Educational Inequalities Move Online in the COVID-19 Pandemic

Photo by Jeffrey Hamilton

The COVID-19 pandemic has revealed and renewed gross inequalities in global access to education. These inequalities are not new, but the rapid large-scale move to online learning for the majority of the world has exacerbated the inequalities present in education systems across the world pre-pandemic. Even before the pandemic, progress in educational access was slow, with predictions that over 200 million children will still be out school by 2030. But the new need for social distancing has meant that now, over 90% of all students worldwide are out of school due to closures and government restrictions. This, in addition to the transition to online and distance learning, has caused great disruptions in students’ educational trajectories, with serious consequences.

While many sectors including education were in the process of digitising and becoming more reliant on online facilities, these transitions were planned to take place over months and years. The pandemic and the sudden closures of schools has meant that these changes were accelerated to take place over a few days only. This has had a profound impact on all schools and for all students, but notably, there have been many negative consequences for those in the lowest-income groups who were already disadvantaged in their access to education. The United Nations Department of Economic and Social Affairs has estimated that during the COVID-19 pandemic and with changes to online learning, low-income country school completion is at 79% in the richest 20% of households, while only at 34% in the poorest 20%. This is a stark contrast in educational access, no doubt exacerbated by the changes to the mode of delivery of education.

The move to online education requires significant planning and resources. This makes it much more likely to take place successfully in wealthy areas and schools. It requires a level of access to technology that is not present in all the population needing it. Without a safe alternative because of the virus, this means that many students will be left behind with no way to access educational material from their homes, to which many will have been confined as part of new government regulations to stop the spread of COVID-19. The LA Times reported on access to technology in several California school districts and found that in the most affluent districts, about 87% of students had access to a computer before the school closures, jumping to 98% once online learning began. By comparison 30% of students in low-income districts lacked computers pre-pandemic, lowering to 12% after it began. These differences in access to technology directly correlate to inequalities in access to education, especially when considering the disparities in education quality between high- and low-income regions pre-pandemic. It is evident that a transition to online learning has signified the development of a new dimension of inequality for many students. Additionally, even for those who can access the technology needed, other issues persist, making schooling a very difficult process in ways it had not been before. This was very evident this week with the restarting of online lessons in Greece, which have been made mandatory due to the second lockdown implemented by the government. On the first day of online teaching, the interface used failed and left teachers and students stranded with no way to communicate.

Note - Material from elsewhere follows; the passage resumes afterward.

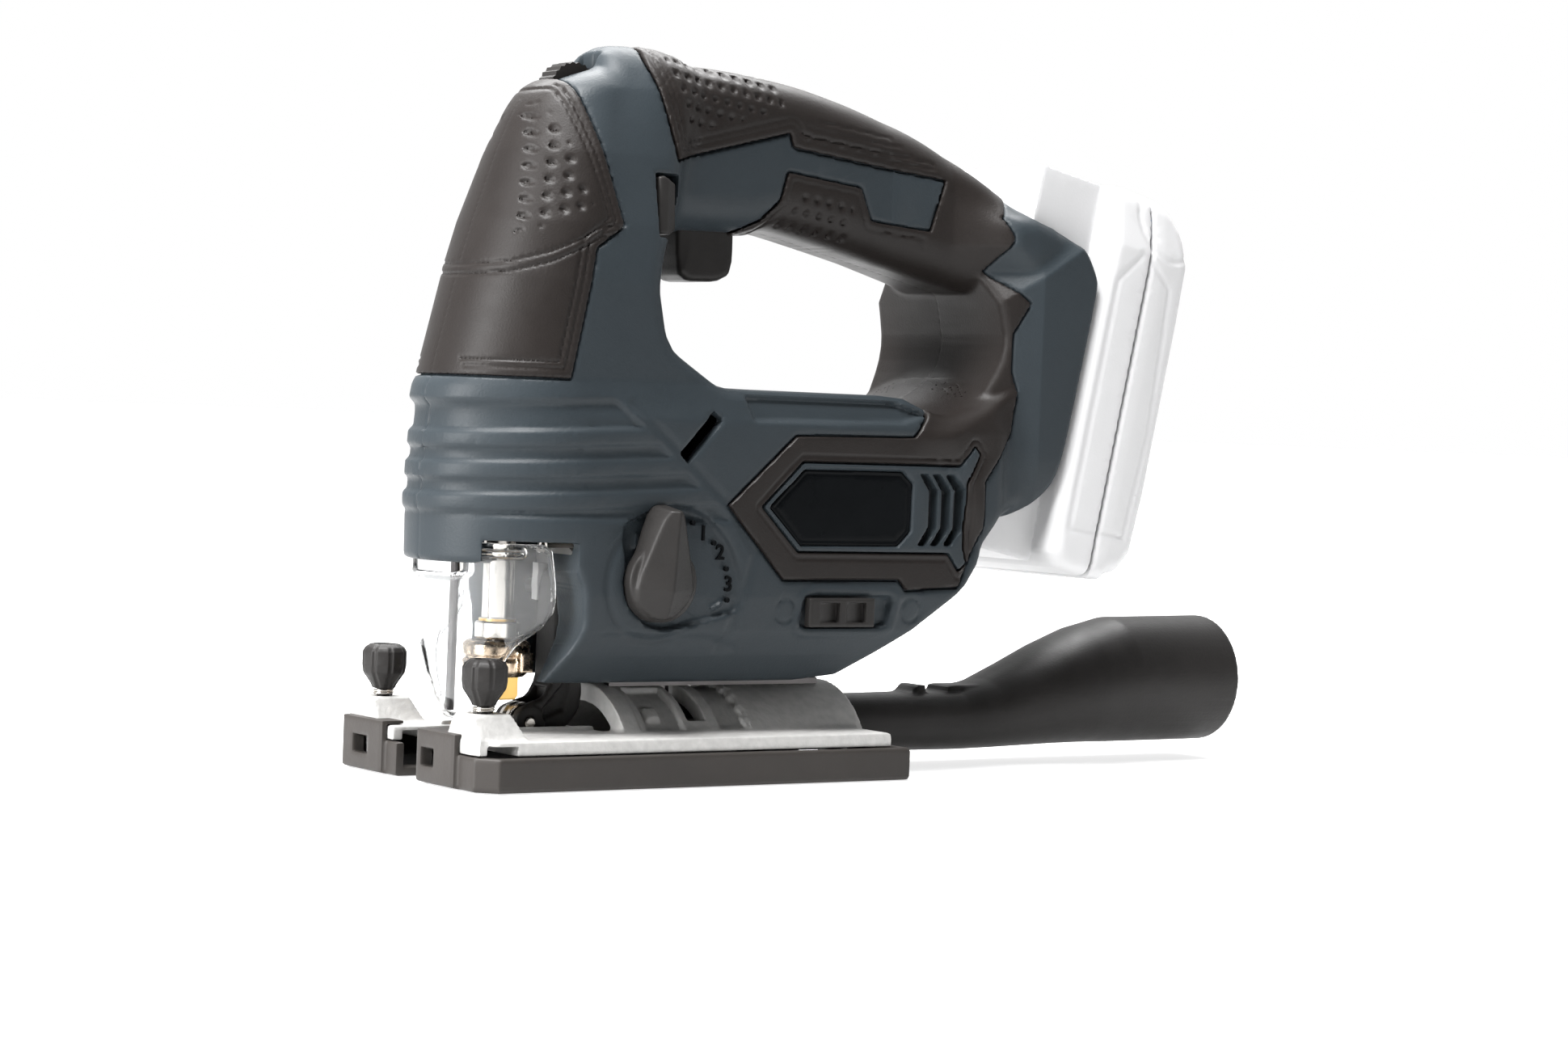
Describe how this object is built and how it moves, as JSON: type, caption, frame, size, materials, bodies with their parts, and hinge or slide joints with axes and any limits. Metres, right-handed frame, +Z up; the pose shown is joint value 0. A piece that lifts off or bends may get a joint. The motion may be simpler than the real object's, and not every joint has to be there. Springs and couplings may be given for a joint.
{
  "type": "cordless jigsaw",
  "caption": "Cordless orbital jigsaw with a D-handle, reciprocating plunger with a quick blade clamp, clear chip guard, tilting base with a plastic sole, dust outlet and slide-on battery.",
  "frame": {"origin": "the centre of the sole's underside, on the surface it rests on", "axes": "+X to the rear of the tool, so the saw cuts towards -X; +Y the tool's right side; +Z up, along the plunger"},
  "size_m": [0.2801, 0.0793, 0.1975],
  "materials": {
    "housing": "finely textured matte, blue grey",
    "rubber": "matte soft overmould, warm black",
    "label": "semi-gloss",
    "black_plastic": "satin",
    "sole_plastic": "satin",
    "aluminium": "cast, bead blasted",
    "steel": "ground",
    "dark_steel": "blackened",
    "clamp_brass": "worn",
    "copper": "lacquered winding",
    "clear_plastic": "clear polycarbonate",
    "pack_plastic": "satin, pale grey",
    "board": "lacquered circuit board",
    "cells": "sleeved cells"
  },
  "bodies": {
    "casing": {"housing_left": "housing", "housing_right": "housing", "nose_grip_left": "rubber", "nose_grip_right": "rubber", "handle_grip_left": "rubber", "handle_grip_right": "rubber", "handle_grip_top": "rubber", "rear_grip_left": "rubber", "rear_grip_right": "rubber", "label_plate_left": "label", "label_plate_right": "label", "casing_screw_1": "dark_steel", "casing_screw_2": "dark_steel", "casing_screw_3": "dark_steel", "casing_screw_4": "dark_steel", "gearbox_frame": "aluminium", "upper_bush": "clamp_brass", "guide_block": "aluminium", "lower_bush": "clamp_brass", "gear_axle": "steel", "motor_can": "dark_steel", "front_bearing": "steel", "brush_cap": "black_plastic", "rear_bearing": "steel", "guard_rod": "dark_steel", "fork_pin": "steel", "control_board": "board", "trigger_switch": "black_plastic", "terminal_block": "black_plastic", "base_saddle": "dark_steel", "tilt_clamp_plate": "dark_steel", "blade_guard": "clear_plastic"},
    "trigger": {"trigger": "black_plastic"},
    "lock": {"lock_button": "black_plastic"},
    "dial": {"speed_dial": "black_plastic"},
    "orbit": {"orbit_knob": "black_plastic", "orbit_cam": "black_plastic"},
    "blower": {"blower_slider": "black_plastic"},
    "gear": {"drive_gear": "steel"},
    "rotor": {"rotor_shaft": "steel", "armature": "copper", "cooling_fan": "black_plastic"},
    "plunger": {"plunger": "steel", "plunger_yoke": "steel"},
    "clamp": {"clamp_ring": "clamp_brass"},
    "pendulum": {"pendulum_fork": "black_plastic", "roller_pin": "steel"},
    "roller": {"guide_roller": "steel"},
    "base": {"base_plate": "aluminium", "sole": "sole_plastic", "fence_spring_left": "steel", "fence_spring_right": "steel"},
    "knob_left": {"fence_knob_left": "black_plastic"},
    "knob_right": {"fence_knob_right": "black_plastic"},
    "tilt_screw": {"tilt_clamp_screw": "dark_steel"},
    "nozzle": {"dust_nozzle": "black_plastic"},
    "battery": {"battery_case_front": "pack_plastic", "battery_case_rear": "pack_plastic", "battery_cells": "cells"},
    "latch": {"battery_latch": "pack_plastic"}
  },
  "joints": [
    {"name": "trigger_pull", "type": "slide", "parent": "casing", "child": "trigger", "axis": [0, 0, 1], "range_m": [0, 0.005], "stiffness_N_per_m": 600, "springref_m": -0.002},
    {"name": "lock_push", "type": "slide", "parent": "casing", "child": "lock", "axis": [0, 1, 0], "range_m": [0, 0.003], "stiffness_N_per_m": 400, "springref_m": -0.002},
    {"name": "speed_turn", "type": "hinge", "parent": "casing", "child": "dial", "pos_m": [-0.0265, 0, 0.1845], "axis": [0, 1, 0], "range_deg": [0, 270]},
    {"name": "orbit_turn", "type": "hinge", "parent": "casing", "child": "orbit", "pos_m": [-0.012, -0.031, 0.054], "axis": [0, 1, 0], "range_deg": [0, 100]},
    {"name": "blower_slide", "type": "slide", "parent": "casing", "child": "blower", "axis": [1, 0, 0], "range_m": [0, 0.007]},
    {"name": "gear_spin", "type": "hinge", "parent": "casing", "child": "gear", "pos_m": [-0.0245, 0, 0.094], "axis": [1, 0, 0], "continuous": true},
    {"name": "rotor_spin", "type": "hinge", "parent": "casing", "child": "rotor", "pos_m": [0.0115, 0, 0.066], "axis": [1, 0, 0], "continuous": true},
    {"name": "plunger_stroke", "type": "slide", "parent": "casing", "child": "plunger", "axis": [0, 0, 1], "range_m": [0, 0.022]},
    {"name": "clamp_twist", "type": "hinge", "parent": "plunger", "child": "clamp", "pos_m": [-0.0425, 0, 0.032], "axis": [0, 0, 1], "range_deg": [0, 60], "stiffness_Nm_per_rad": 0.02, "springref_deg": -17.19},
    {"name": "fork_swing", "type": "hinge", "parent": "casing", "child": "pendulum", "pos_m": [-0.0225, 0, 0.052], "axis": [0, 1, 0], "range_deg": [0, 4]},
    {"name": "roller_spin", "type": "hinge", "parent": "pendulum", "child": "roller", "pos_m": [-0.0345, 0, 0.0146], "axis": [0, 1, 0], "continuous": true},
    {"name": "base_tilt", "type": "hinge", "parent": "casing", "child": "base", "pos_m": [0.0015, 0, 0], "axis": [1, 0, 0], "range_deg": [-10, 10]},
    {"name": "knob_left_turn", "type": "hinge", "parent": "base", "child": "knob_left", "pos_m": [-0.0615, -0.0267, 0.028], "axis": [0, 0, 1], "continuous": true},
    {"name": "knob_right_turn", "type": "hinge", "parent": "base", "child": "knob_right", "pos_m": [-0.0615, 0.0267, 0.028], "axis": [0, 0, 1], "continuous": true},
    {"name": "tilt_screw_turn", "type": "hinge", "parent": "casing", "child": "tilt_screw", "pos_m": [0.0105, 0, 0.025], "axis": [0, 0, 1], "range_deg": [0, 180]},
    {"name": "nozzle_slide", "type": "slide", "parent": "base", "child": "nozzle", "axis": [1, 0, 0], "range_m": [0, 0.045]},
    {"name": "battery_slide", "type": "slide", "parent": "casing", "child": "battery", "axis": [0.2011, 0, 0.9796], "range_m": [0, 0.065]},
    {"name": "latch_press", "type": "slide", "parent": "battery", "child": "latch", "axis": [-0.2011, 0, -0.9796], "range_m": [0, 0.004], "stiffness_N_per_m": 500, "springref_m": -0.002}
  ],
  "couplings": [
    {"joint": "rotor_spin", "follows": "gear_spin", "ratio": -6}
  ]
}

The long-term impacts of these changes to education are beginning to show themselves now and were easily predictable from the start of the pandemic. There may be generational effects that show themselves at a later stage, where the disruptions to education at these critical stages will become important, such as with students taking final exams that determine their access to higher education. This is significantly influenced by income and pre-existing privilege in educational access and quality. In the UK, the scandal surrounding the 2020 A-Level results and their apparent basis in regional wealth and school attainment in previous years showed just how disruptive and damaging poor government planning and underlying inequities were to students during the pandemic.

The move to online education is absolutely critical in countries where the pandemic continues to infect and kill shockingly large numbers of people. Schools involve large gatherings of children, many of whom are too young to properly understand the new need for social distancing and the utmost importance of personal hygiene. And, according to the UN, only about 65% of primary schools even have the appropriate handwashing facilities necessary to slow the spread of COVID19. The solution to this is online learning, but its implementation so far has been lacklustre and has not considered the wide disparities in access to it between members of different income groups. This short-sightedness will have wideranging negative consequences for those who are already the most disadvantaged by their socioeconomic situation with regards to education specifically, and quick and effective improvements must be made for the benefit of all students, and educational institutions as well.